#### Task description
Write out again, unaltered, the lines from the start through the line containing "return Path(start, control, tip, *SIDE_SHOOT_RADIUS)".
[BEGIN Source data]
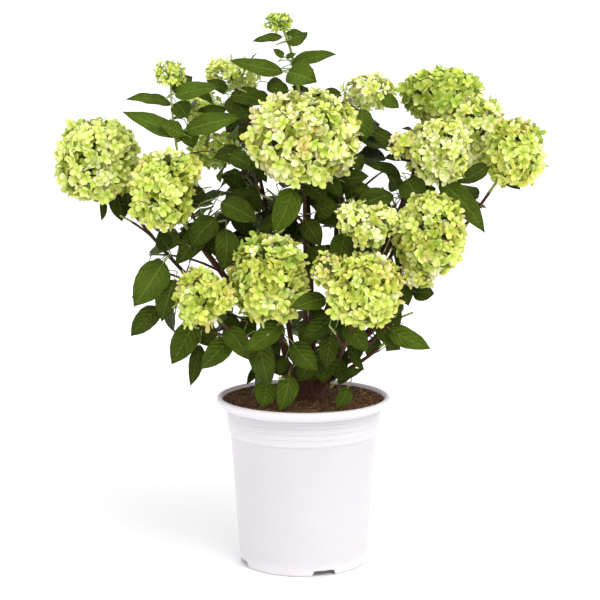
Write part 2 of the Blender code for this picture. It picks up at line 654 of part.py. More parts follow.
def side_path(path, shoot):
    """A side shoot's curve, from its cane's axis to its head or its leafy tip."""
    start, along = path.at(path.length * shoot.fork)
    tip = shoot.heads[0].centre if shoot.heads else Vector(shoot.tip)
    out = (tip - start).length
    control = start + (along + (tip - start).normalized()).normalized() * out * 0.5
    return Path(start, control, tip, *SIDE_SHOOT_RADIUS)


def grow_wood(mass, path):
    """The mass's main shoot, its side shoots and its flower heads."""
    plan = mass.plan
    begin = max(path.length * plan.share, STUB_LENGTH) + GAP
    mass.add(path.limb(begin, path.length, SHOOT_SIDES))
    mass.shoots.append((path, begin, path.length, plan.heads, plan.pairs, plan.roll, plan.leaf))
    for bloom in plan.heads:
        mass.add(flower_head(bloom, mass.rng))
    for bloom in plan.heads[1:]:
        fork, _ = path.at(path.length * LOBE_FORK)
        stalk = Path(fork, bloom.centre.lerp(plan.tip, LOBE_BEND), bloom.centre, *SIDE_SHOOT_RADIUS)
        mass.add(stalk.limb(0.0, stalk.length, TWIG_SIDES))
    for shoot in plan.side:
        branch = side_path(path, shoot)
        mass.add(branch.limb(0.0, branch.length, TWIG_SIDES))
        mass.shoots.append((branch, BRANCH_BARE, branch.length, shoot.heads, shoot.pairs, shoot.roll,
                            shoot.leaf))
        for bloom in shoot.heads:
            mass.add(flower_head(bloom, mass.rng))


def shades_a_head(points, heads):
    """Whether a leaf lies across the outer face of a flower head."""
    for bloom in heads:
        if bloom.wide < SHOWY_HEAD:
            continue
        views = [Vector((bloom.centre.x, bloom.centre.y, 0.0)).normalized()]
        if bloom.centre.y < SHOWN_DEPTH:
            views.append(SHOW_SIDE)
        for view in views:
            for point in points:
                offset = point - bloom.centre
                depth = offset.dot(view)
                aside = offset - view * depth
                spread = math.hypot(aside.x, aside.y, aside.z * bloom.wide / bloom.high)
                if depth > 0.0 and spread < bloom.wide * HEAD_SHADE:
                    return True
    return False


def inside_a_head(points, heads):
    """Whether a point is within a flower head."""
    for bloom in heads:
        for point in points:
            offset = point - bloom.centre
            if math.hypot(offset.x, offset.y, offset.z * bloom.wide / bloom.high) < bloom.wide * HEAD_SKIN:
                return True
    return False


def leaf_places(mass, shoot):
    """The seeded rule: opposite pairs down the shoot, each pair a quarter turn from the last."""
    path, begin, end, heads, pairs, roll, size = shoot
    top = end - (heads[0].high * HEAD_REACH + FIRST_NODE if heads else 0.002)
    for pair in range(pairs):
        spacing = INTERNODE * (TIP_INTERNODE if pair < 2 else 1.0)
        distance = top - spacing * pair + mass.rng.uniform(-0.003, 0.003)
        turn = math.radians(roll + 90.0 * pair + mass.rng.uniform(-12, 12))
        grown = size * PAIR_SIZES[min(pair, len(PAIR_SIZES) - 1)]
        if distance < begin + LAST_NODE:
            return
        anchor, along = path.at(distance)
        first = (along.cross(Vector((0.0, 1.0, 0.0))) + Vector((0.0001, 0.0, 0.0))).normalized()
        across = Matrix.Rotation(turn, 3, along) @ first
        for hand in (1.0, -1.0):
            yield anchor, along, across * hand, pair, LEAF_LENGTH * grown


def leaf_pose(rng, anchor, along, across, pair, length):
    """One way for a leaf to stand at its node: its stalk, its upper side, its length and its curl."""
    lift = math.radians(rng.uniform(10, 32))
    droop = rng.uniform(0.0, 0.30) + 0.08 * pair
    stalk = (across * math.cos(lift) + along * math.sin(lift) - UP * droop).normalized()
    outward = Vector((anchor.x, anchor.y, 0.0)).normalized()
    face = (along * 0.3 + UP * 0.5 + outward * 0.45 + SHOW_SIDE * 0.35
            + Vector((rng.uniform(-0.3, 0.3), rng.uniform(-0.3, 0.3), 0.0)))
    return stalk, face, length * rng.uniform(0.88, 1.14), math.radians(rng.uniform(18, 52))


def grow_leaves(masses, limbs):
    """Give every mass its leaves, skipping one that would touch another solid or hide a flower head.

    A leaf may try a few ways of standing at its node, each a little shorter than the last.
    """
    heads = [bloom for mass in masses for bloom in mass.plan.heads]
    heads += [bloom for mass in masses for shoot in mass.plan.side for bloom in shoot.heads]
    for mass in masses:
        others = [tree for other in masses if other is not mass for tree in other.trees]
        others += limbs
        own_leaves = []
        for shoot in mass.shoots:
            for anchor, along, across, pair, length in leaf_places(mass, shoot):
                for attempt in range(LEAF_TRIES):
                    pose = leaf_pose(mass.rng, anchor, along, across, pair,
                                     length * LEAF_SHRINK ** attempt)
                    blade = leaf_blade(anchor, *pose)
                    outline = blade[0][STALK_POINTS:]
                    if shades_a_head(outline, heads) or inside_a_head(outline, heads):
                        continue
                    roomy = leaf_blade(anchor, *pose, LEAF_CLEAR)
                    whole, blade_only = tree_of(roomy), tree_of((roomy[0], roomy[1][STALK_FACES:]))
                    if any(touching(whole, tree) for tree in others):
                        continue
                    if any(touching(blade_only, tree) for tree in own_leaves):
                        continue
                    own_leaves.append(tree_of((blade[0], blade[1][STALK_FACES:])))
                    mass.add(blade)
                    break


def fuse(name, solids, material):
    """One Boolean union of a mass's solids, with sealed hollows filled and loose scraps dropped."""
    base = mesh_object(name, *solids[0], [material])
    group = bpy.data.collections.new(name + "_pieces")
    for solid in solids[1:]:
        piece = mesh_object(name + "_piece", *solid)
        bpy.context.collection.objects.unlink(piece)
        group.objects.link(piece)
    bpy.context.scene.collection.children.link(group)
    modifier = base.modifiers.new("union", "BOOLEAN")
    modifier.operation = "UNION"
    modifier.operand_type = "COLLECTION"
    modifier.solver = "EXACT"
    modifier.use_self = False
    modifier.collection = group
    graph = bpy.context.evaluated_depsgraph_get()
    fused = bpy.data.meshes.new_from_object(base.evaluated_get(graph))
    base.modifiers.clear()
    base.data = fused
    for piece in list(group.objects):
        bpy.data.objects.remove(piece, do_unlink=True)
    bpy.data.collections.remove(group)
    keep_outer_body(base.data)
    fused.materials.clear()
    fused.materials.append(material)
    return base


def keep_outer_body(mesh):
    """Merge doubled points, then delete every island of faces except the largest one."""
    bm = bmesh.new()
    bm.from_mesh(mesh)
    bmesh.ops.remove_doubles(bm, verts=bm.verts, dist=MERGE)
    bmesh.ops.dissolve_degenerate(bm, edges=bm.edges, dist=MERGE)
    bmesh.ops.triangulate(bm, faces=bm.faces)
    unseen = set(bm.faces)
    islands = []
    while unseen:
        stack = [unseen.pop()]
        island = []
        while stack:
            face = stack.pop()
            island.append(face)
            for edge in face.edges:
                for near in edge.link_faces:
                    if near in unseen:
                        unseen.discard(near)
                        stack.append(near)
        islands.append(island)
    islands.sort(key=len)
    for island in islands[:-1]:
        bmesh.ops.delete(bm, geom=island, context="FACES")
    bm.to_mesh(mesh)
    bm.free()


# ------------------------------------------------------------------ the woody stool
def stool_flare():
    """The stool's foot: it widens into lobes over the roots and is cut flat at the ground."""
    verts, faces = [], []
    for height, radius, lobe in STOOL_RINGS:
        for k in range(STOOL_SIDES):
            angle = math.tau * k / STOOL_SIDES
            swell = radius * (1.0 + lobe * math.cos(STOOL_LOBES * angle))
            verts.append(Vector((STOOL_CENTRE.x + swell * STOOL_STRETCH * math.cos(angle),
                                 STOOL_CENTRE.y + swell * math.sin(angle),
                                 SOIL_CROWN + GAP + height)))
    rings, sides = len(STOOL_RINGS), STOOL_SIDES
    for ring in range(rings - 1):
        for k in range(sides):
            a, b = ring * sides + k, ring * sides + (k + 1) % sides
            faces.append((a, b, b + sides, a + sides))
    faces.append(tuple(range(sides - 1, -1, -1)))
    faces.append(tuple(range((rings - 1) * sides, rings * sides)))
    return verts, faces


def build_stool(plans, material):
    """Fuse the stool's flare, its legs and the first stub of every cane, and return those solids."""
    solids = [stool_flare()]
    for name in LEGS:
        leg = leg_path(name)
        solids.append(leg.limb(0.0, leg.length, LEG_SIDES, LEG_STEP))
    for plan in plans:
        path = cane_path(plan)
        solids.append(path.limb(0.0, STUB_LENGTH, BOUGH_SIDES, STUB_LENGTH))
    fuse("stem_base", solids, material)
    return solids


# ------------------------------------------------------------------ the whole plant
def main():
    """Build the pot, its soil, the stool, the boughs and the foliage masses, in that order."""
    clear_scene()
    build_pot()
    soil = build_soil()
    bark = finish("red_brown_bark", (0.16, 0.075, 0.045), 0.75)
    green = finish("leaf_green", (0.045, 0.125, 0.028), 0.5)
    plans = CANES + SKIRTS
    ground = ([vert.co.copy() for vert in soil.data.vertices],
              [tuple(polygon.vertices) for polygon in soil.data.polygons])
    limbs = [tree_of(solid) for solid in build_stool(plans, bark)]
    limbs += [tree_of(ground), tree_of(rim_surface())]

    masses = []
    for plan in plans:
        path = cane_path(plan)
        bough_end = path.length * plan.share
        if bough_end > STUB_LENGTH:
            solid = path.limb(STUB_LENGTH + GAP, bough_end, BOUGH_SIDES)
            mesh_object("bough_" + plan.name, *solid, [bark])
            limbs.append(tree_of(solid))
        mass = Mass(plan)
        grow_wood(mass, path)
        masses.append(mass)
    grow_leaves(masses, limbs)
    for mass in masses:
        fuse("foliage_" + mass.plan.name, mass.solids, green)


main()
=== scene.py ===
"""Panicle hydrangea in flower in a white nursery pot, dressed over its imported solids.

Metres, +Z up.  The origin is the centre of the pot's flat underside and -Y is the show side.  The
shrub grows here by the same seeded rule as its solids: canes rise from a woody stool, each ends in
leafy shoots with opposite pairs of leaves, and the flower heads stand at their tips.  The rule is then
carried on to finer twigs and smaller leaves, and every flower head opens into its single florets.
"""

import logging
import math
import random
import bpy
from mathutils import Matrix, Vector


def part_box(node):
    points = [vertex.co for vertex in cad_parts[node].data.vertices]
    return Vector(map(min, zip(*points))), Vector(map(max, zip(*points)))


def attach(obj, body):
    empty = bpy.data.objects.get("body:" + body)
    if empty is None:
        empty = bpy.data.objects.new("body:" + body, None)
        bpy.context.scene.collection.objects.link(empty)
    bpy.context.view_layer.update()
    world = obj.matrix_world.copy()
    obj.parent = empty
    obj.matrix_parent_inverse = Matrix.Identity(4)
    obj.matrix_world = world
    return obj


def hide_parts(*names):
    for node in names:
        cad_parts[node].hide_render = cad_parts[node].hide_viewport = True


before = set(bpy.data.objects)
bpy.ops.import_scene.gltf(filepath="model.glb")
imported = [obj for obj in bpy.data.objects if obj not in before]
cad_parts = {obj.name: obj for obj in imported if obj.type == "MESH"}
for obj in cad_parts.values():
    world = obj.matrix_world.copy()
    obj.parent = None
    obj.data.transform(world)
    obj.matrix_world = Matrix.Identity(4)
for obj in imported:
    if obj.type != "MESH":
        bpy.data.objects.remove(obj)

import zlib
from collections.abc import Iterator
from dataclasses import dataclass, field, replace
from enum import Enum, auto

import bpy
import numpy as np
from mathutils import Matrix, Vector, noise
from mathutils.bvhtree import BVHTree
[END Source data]
#### Exercise output
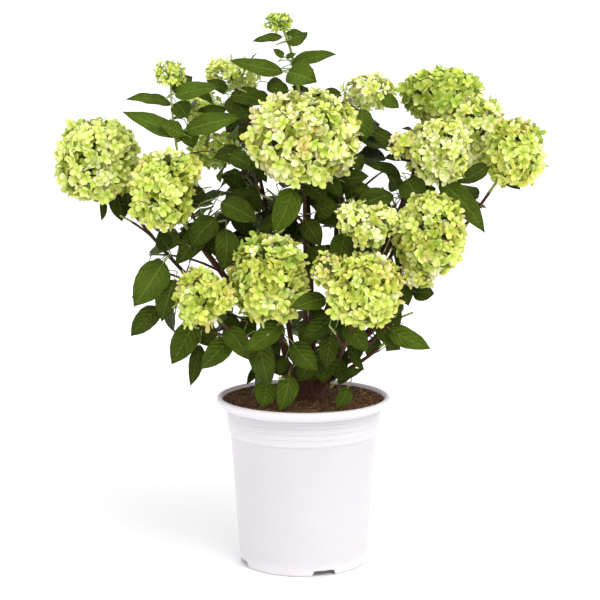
Write part 2 of the Blender code for this picture. It picks up at line 654 of part.py. More parts follow.
def side_path(path, shoot):
    """A side shoot's curve, from its cane's axis to its head or its leafy tip."""
    start, along = path.at(path.length * shoot.fork)
    tip = shoot.heads[0].centre if shoot.heads else Vector(shoot.tip)
    out = (tip - start).length
    control = start + (along + (tip - start).normalized()).normalized() * out * 0.5
    return Path(start, control, tip, *SIDE_SHOOT_RADIUS)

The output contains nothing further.